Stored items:
--- START ---

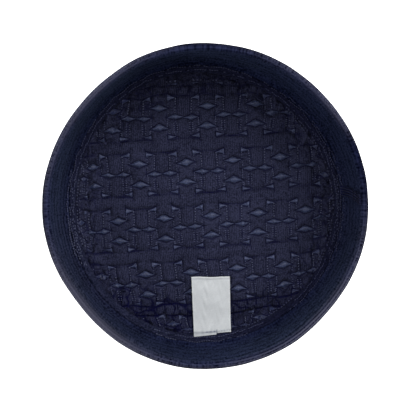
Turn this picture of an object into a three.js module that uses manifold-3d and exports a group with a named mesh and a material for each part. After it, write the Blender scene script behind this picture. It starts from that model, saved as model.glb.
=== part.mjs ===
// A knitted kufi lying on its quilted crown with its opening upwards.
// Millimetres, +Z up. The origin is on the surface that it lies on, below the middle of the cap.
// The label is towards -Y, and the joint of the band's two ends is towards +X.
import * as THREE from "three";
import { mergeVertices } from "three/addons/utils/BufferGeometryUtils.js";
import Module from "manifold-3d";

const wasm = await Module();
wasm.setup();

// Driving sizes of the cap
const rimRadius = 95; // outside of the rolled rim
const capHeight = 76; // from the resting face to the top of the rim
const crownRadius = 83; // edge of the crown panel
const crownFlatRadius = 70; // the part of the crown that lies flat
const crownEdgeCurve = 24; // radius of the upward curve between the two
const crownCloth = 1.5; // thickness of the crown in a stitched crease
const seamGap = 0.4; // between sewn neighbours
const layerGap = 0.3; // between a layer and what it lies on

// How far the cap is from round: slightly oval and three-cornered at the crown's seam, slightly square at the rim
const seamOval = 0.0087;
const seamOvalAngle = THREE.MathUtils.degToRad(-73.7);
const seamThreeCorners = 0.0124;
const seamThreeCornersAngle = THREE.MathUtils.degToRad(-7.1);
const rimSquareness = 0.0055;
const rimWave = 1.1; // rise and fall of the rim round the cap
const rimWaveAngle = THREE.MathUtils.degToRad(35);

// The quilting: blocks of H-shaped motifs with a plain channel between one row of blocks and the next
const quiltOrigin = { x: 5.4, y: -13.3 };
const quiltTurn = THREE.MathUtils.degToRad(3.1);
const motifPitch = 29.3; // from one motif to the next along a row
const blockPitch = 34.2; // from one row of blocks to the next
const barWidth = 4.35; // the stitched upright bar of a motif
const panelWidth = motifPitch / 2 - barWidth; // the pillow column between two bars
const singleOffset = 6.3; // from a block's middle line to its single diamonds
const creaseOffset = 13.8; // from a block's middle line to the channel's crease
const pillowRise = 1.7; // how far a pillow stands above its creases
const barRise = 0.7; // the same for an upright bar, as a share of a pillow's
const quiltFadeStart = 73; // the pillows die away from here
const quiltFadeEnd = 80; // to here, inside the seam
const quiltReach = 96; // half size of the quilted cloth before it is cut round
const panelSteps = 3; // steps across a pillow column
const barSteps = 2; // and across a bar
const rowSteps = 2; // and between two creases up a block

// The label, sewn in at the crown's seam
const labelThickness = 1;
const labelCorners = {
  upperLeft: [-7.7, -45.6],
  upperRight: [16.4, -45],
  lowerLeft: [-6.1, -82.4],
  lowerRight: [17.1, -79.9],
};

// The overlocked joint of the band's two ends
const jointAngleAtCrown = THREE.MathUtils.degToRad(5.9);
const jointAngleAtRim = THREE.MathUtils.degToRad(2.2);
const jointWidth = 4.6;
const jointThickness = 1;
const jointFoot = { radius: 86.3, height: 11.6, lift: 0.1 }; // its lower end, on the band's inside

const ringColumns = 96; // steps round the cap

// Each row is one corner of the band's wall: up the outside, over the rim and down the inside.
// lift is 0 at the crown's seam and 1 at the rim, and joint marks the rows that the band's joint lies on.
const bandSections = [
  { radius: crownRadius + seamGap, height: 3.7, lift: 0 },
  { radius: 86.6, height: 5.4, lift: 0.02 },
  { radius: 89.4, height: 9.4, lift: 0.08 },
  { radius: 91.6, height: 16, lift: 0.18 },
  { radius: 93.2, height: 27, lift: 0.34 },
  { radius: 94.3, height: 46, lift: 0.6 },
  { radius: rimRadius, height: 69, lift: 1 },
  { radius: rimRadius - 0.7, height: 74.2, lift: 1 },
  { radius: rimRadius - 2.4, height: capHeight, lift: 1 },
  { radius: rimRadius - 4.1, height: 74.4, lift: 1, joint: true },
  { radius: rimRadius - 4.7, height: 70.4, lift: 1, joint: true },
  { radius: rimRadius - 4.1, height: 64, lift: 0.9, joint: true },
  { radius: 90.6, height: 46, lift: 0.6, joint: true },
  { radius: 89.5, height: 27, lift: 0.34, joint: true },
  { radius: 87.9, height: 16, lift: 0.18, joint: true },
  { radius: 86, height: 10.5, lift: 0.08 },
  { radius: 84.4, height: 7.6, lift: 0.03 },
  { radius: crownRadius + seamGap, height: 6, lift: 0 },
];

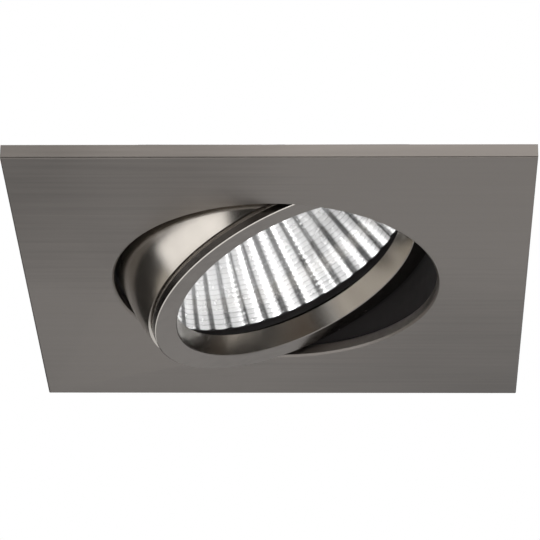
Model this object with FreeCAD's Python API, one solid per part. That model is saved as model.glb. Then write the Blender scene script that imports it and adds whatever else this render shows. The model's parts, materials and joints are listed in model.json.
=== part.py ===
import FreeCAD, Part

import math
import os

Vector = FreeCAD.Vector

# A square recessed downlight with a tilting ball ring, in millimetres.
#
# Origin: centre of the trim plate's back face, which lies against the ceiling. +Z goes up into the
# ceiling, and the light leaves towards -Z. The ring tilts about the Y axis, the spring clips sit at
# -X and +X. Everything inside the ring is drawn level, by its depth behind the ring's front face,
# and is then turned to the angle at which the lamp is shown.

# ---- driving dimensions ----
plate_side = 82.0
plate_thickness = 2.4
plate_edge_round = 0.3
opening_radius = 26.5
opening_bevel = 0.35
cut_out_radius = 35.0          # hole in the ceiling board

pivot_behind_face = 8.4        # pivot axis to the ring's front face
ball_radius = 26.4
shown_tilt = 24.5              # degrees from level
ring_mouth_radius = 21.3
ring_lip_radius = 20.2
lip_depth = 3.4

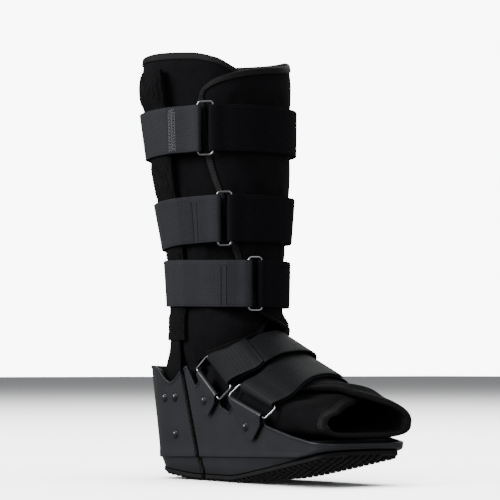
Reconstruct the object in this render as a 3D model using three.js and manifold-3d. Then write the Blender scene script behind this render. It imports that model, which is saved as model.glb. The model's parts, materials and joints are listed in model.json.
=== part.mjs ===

--- END ---

-- TASK DETAILS --
Copy each line that holds the word "which".

-- WRITTEN SOLUTION --
# Origin: centre of the trim plate's back face, which lies against the ceiling. +Z goes up into the
# and is then turned to the angle at which the lamp is shown.
Reconstruct the object in this render as a 3D model using three.js and manifold-3d. Then write the Blender scene script behind this render. It imports that model, which is saved as model.glb. The model's parts, materials and joints are listed in model.json.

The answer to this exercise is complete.